“According to the guys at Fairfield Academy, there are two types of girls: the kind you hook up with, and the kind you’re friends with. Seventeen-year-old Alyssa Reed is the second type. And she hates it. With just one year left to change her rank, she devises a plan to become the first type by homecoming, and she sets her sights on the perfect date-Justin Carter, Fairfield Academy’s biggest hottie and most notorious player.
With 57 days until the dance, Aly launches Operation Sex Appeal and sheds her tomboy image. The only thing left is for Justin actually to notice her. Enter best friend Brandon Taylor, the school’s second biggest hottie, and now Aly’s pretend boyfriend. With his help, elevating from funny friend to tempting vixen is only a matter of time.
But when everything goes according to plan, the inevitable break up leaves their friendship in shambles, and Aly and Brandon with feelings they can’t explain. And the fake couple discovers pretending can sometimes cost you the one thing you never expected to want.”
This book has gotten a LOT of attention, and most people have had great things to say about it. While I definitely enjoyed it, I didn’t love it.
Let’s start with the plot line. Is it a little ridiculous? Sure. But if you take the plot for what it is and just have fun with it, you’ll enjoy the story line. The story is also told from the perspectives of both Aly and Brandon, which I liked.
My main critique comes from the characters. I like Aly–she’s sweet and insecure and definitely relatable. I really like that she took responsibility for her actions and how she starts handling her crazy situation towards the end. However, I just didn’t love her. I honestly can’t give a reason why, because there was nothing really “wrong” with her. As for her friends, I really liked Gabi. She was awesome and every time Gabi was in a scene, I found myself enjoying her character.
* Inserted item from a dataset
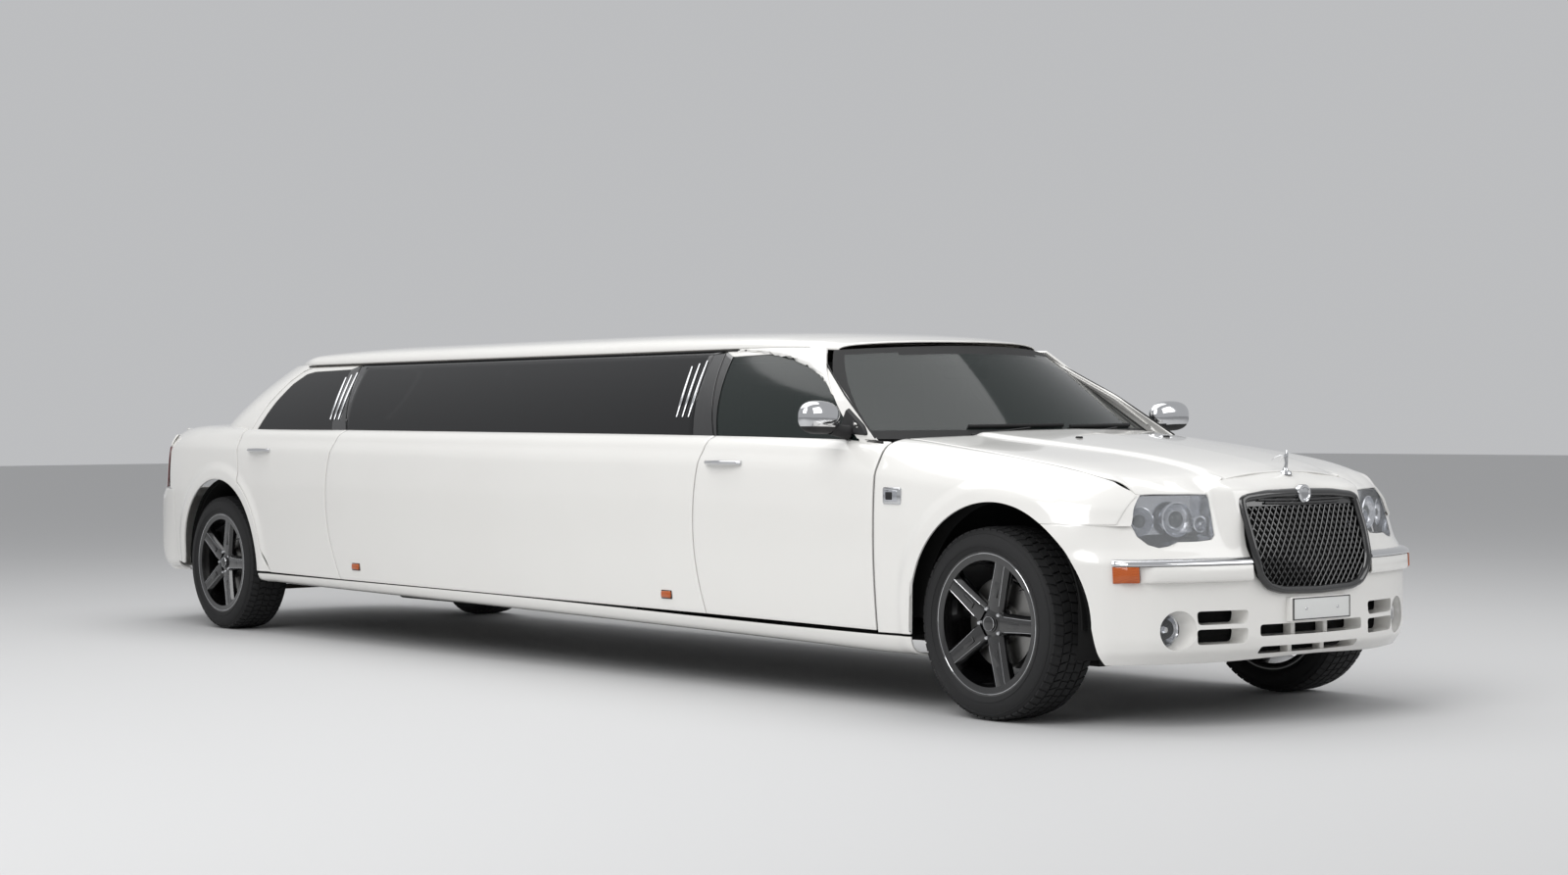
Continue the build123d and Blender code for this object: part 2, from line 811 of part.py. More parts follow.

Now the boy. Brandon is a great guy who respects girls (super important to me) and really cares about Aly. However, his reasoning for not wanting a relationship didn’t really make sense to me. At times it felt like the book was just drawn out–about 3/4 of the way through you’re seriously wondering why the hell they can’t be together already.
I want to add that one thing that really made me like this book was how Harris portrayed Justin. I like that he wasn’t one-dimensional, especially considering his role in the book.
The overall message of the book is a good one about being true to yourself. Yes, we’ve all heard it before but it never hurts to be reminded. Aly is a brave character who learns a lot about herself through this crazy idea, and I think she does leave us feeling some warm feelings about embracing who we are.
In a few words: It’s a cute, fun read. At times, the characters can get frustrating, but it still manages to be very addictive and has a lovely message.